# Intense Spider 2 2011



## jonnitapia (15. November 2012)

Hi Leute,

hat jemand von euch ein Spider 2 oder kann mir gute/schlechte Erfahrungen berichten.

Waere klasse habe ein ganz gutes Angebot bekommen aber finde auch im Netz keine wirklichen Tests oder aehnliches. 

Gruss


----------



## jonnitapia (16. November 2012)

wirklich niemand?


----------



## MTB-News.de




----------



## iRider (16. November 2012)

Ist halt ein unauffälliger Rahmen. Nachfolger des 5.5 und Spiders, eher in Richtung 5.5 gehend.

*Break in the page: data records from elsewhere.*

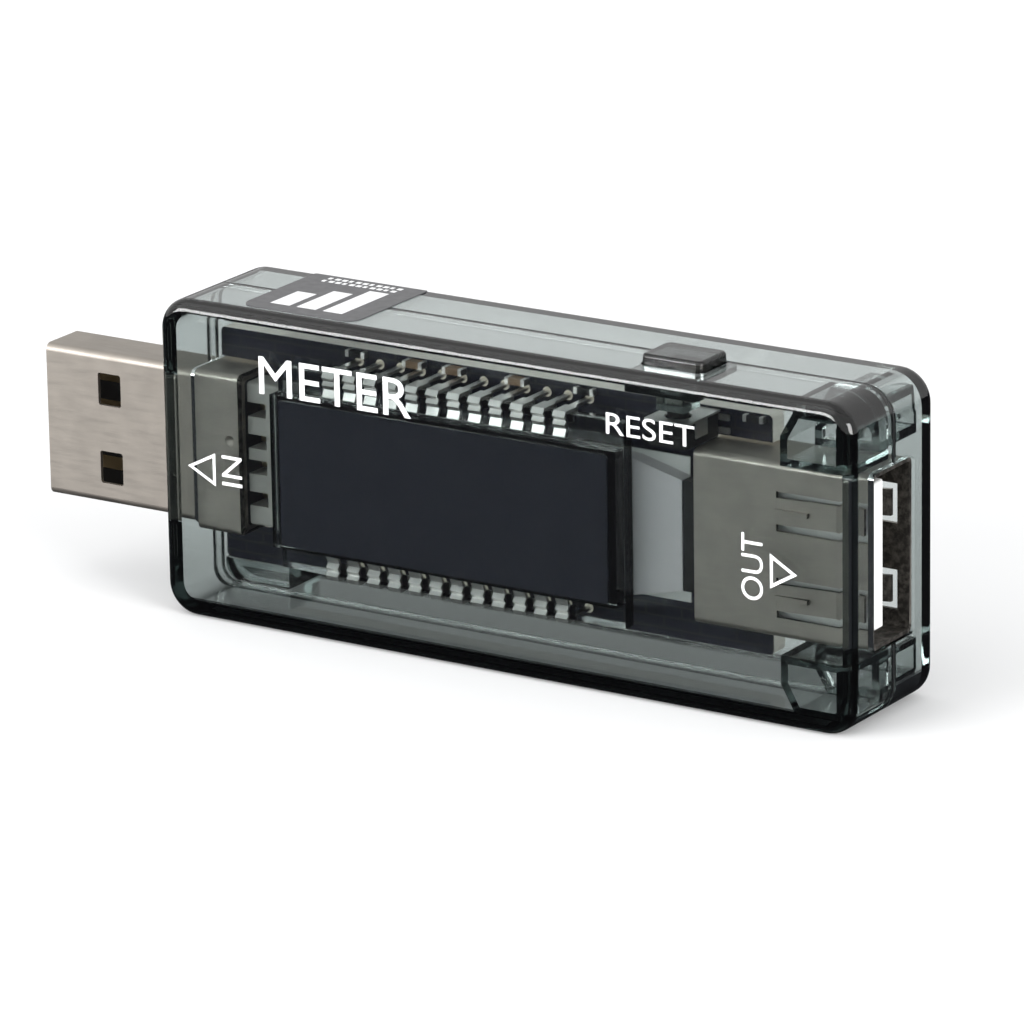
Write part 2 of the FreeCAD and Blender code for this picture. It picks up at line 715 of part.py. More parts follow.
def small_chip(x, z):
    return chip_body(x, z, (BOARD_BACK + 0.1, BOARD_BACK + 1.5), 2.45, 1.95)


def small_chip_leads():
    """The leads of both eight-lead chips."""
    rows = []
    for x, z in ((AMP_X, AMP_Z), (MEMORY_X, MEMORY_Z)):
        rows += lead_rows(x, z, 1.95, 4, 1.27, (90, 270), reach=1.0, width=0.4)
    return group(rows)


def voltage_regulator():
    return chip_body(REGULATOR_X, REGULATOR_Z, (BOARD_BACK + 0.1, BOARD_BACK + 1.2), 2.25, 1.25)


def regulator_leads():
    """Three narrow leads on one side and the wide heat tab on the other."""
    narrow = lead_rows(REGULATOR_X, REGULATOR_Z, 1.25, 3, 1.5, (90,), reach=0.9, width=0.5)
    tab_z = (REGULATOR_Z + 1.25, REGULATOR_Z + 2.2)
    tab = block(about(REGULATOR_X, 0.85), (BOARD_BACK, BOARD_BACK + 0.35), tab_z)
    return group(narrow + [tab])


SHUNT_X = 35.0
SHUNT_Z = 8.0


def shunt_resistor():
    """The current shunt: a thick metal strip with a raised middle."""
    x = about(SHUNT_X, 3.2)
    z = about(SHUNT_Z, 1.6)
    strip = block(x, (BOARD_BACK, BOARD_BACK + 0.55), z)
    arch = block(about(SHUNT_X, 1.9), (BOARD_BACK - 1, BOARD_BACK + 0.12), (z[0] - 1, z[1] + 1))
    middle = block(about(SHUNT_X, 2.0), (BOARD_BACK + 0.12, BOARD_BACK + 0.75), z)
    return joined([strip.cut(arch), middle])


# Small two-terminal parts: (X, Z, upright?) of each, by the face of the board they are on.
FRONT_Z = BOARD_TOP - 0.38
FRONT_CAPACITORS = ((19.2, FRONT_Z, False), (22.7, FRONT_Z, False), (28.2, FRONT_Z, False))
FRONT_RESISTORS = ((13.9, FRONT_Z, False), (34.0, FRONT_Z, False), (48.4, FRONT_Z, False))
BACK_CAPACITORS = ((18.6, 19.0, True), (29.6, 16.6, True), (38.6, 12.2, True), (31.2, 12.2, True))
BACK_RESISTORS = ((19.0, 6.2, True), (29.4, 8.0, True), (20.8, 18.4, False), (26.6, 18.4, False),
                  (26.6, 6.4, False), (41.0, 15.6, True), (41.0, 9.2, True))
FRONT_CHIP = (1.7, 0.5)
BACK_CHIP = (1.6, 0.85)
CHIP_CAP = 0.3


def chip_part(x, z, upright, front, height, piece):
    """The body (piece 'middle') or one end cap (piece -1 or 1) of a small two-terminal part."""
    long, wide = FRONT_CHIP if front else BACK_CHIP
    if piece == "middle":
        along = about(0, long / 2 - CHIP_CAP)
    else:
        along = tuple(sorted((piece * (long / 2 - CHIP_CAP), piece * long / 2)))
    across = about(0, wide / 2)
    y = (BOARD_FRONT - height, BOARD_FRONT) if front else (BOARD_BACK, BOARD_BACK + height)
    x_pair, z_pair = (across, along) if upright else (along, across)
    return block((x + x_pair[0], x + x_pair[1]), y, (z + z_pair[0], z + z_pair[1]))


def chip_bodies(front_places, back_places, height):
    return group(
        [chip_part(*place, True, height, "middle") for place in front_places]
        + [chip_part(*place, False, height, "middle") for place in back_places]
    )


def chip_terminals():
    """The tinned end caps of every small two-terminal part."""
    caps = []
    places = (
        (FRONT_CAPACITORS, True, 0.8),
        (FRONT_RESISTORS, True, 0.5),
        (BACK_CAPACITORS, False, 0.8),
        (BACK_RESISTORS, False, 0.5),
    )
    for group_places, front, height in places:
        for place in group_places:
            caps += [chip_part(*place, front, height, end) for end in (-1, 1)]
    return group(caps)


def solder_joints():
    """Solder cones round the display pins where they come through the back of the board."""
    joints = []
    for i in range(PIN_COUNT):
        for side in (-1, 1):
            z = LCD_Z + side * PIN_LEG_OFFSET
            cone = Part.makeCone(0.62, 0.3, 0.55, V(pin_x(i), BOARD_BACK, z), V(0, 1, 0))
            leg_y = (BOARD_BACK - 1, BOARD_BACK + 2)
            leg = block(about(pin_x(i), PIN_LEG / 2), leg_y, about(z, PIN_SHEET / 2))
            joints.append(cone.cut(leg))
    return group(joints)


def main():
    os.makedirs("parts", exist_ok=True)
    film_half = LCD_HALF_HEIGHT - LEDGE - 0.3
    nodes = {
        "front_shell": front_shell(),
        "rear_shell": rear_shell(),
        "seal_label": seal_label(),
        "circuit_board": circuit_board(),
        "plug_shell": plug_shell(),
        "plug_insulator": plug_insulator(),
        "plug_contacts": plug_contacts(),
        "plug_collar": plug_collar(),
        "tail_block": tail_block(),
        "socket_shell": socket_shell(),
        "socket_insulator": socket_insulator(),
        "socket_contacts": socket_contacts(),
        "lcd_front_polarizer": polarizer((LCD_FRONT - FILM, LCD_FRONT), film_half),
        "lcd_front_glass": lcd_front_glass(),
        "lcd_seal": lcd_seal(),
        "lcd_rear_glass": lcd_rear_glass(),
        "lcd_rear_polarizer": polarizer((REAR_GLASS_BACK, REAR_GLASS_BACK + FILM), film_half),
        "lcd_pins_top": clip_pins(1),
        "lcd_pins_bottom": clip_pins(-1),
        "backlight_guide": backlight_guide(),
        "backlight_reflector": backlight_reflector(),
        "backlight_lamp": backlight_lamp(),
        "foam_pad": foam_pad(),
        "reset_button": reset_button(),
        "switch_body": switch_body(),
        "switch_cover": switch_cover(),
        "switch_plunger": switch_plunger(),
        "switch_dome": switch_dome(),
        "switch_terminals": switch_terminals(),
        "microcontroller": microcontroller(),
        "microcontroller_leads": microcontroller_leads(),
        "current_amplifier": small_chip(AMP_X, AMP_Z),
        "memory_chip": small_chip(MEMORY_X, MEMORY_Z),
        "small_chip_leads": small_chip_leads(),
        "voltage_regulator": voltage_regulator(),
        "regulator_leads": regulator_leads(),
        "shunt_resistor": shunt_resistor(),
        "chip_capacitors": chip_bodies(FRONT_CAPACITORS, BACK_CAPACITORS, 0.8),
        "chip_resistors": chip_bodies(FRONT_RESISTORS, BACK_RESISTORS, 0.5),
        "chip_terminals": chip_terminals(),
        "solder_joints": solder_joints(),
    }
    for name, shape in nodes.items():
        save(name, shape)


main()
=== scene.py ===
"""Looks of a see-through USB power meter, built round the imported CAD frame.

Metres, +X towards the socket, +Y towards the back, +Z up, the meter standing on its long edge.
"""

import json
import math

import bpy
from mathutils import Matrix, Vector


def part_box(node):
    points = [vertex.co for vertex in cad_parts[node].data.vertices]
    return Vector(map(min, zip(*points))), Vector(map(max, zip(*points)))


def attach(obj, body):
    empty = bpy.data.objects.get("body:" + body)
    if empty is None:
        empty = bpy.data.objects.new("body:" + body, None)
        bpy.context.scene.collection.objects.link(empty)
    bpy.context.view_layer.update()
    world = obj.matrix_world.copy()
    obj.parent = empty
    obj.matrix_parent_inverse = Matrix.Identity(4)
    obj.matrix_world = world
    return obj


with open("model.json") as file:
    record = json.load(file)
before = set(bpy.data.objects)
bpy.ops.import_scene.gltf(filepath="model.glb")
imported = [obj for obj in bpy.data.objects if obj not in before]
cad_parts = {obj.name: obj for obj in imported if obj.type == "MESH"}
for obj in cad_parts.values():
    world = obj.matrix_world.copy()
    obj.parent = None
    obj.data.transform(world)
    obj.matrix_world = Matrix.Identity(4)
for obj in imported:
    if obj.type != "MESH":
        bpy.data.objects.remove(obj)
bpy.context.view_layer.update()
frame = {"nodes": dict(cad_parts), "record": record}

NODES = frame["nodes"]
MM = 0.001

# Camera.
CAMERA_PLACE = Vector((0.27725, -0.42230, 0.16665))
CAMERA_AZIMUTH = math.radians(32.896)
CAMERA_ELEVATION = math.radians(17.241)
CAMERA_ROLL = math.radians(-0.936)
CAMERA_LENS = 250.2
CAMERA_CLIP = (0.01, 20.0)
SENSOR = 36.0

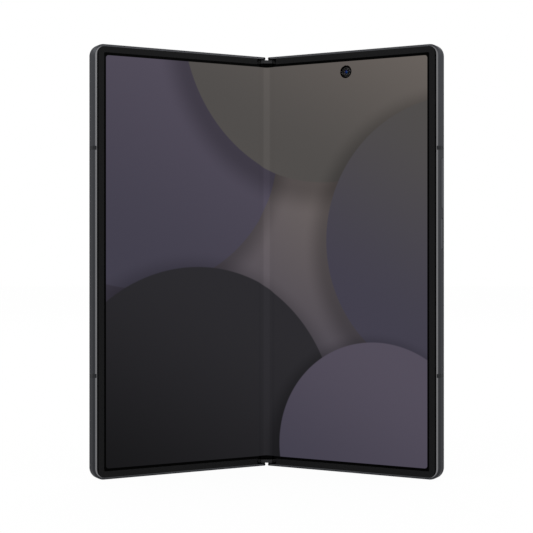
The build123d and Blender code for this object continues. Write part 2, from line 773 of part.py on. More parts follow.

Ein Kumpel hat damit sein IH MkIII ersetzt und ist sehr happy mit ihm als XC_orientiertem Trailbike.

Check auch hier:

http://www.mtbr.com/cat/bikes/xc-suspensio/intense/spider-2/prd_442734_1526crx.aspx

http://forums.mtbr.com/intense/intense-spider-2-vs-santa-cruz-blur-ltc-687470.html

http://forums.mtbr.com/intense/where-all-spider-2-owners-out-there-660751.html

http://forums.mtbr.com/intense/intense-tracer-vp-vs-spider-2-a-488537.html


----------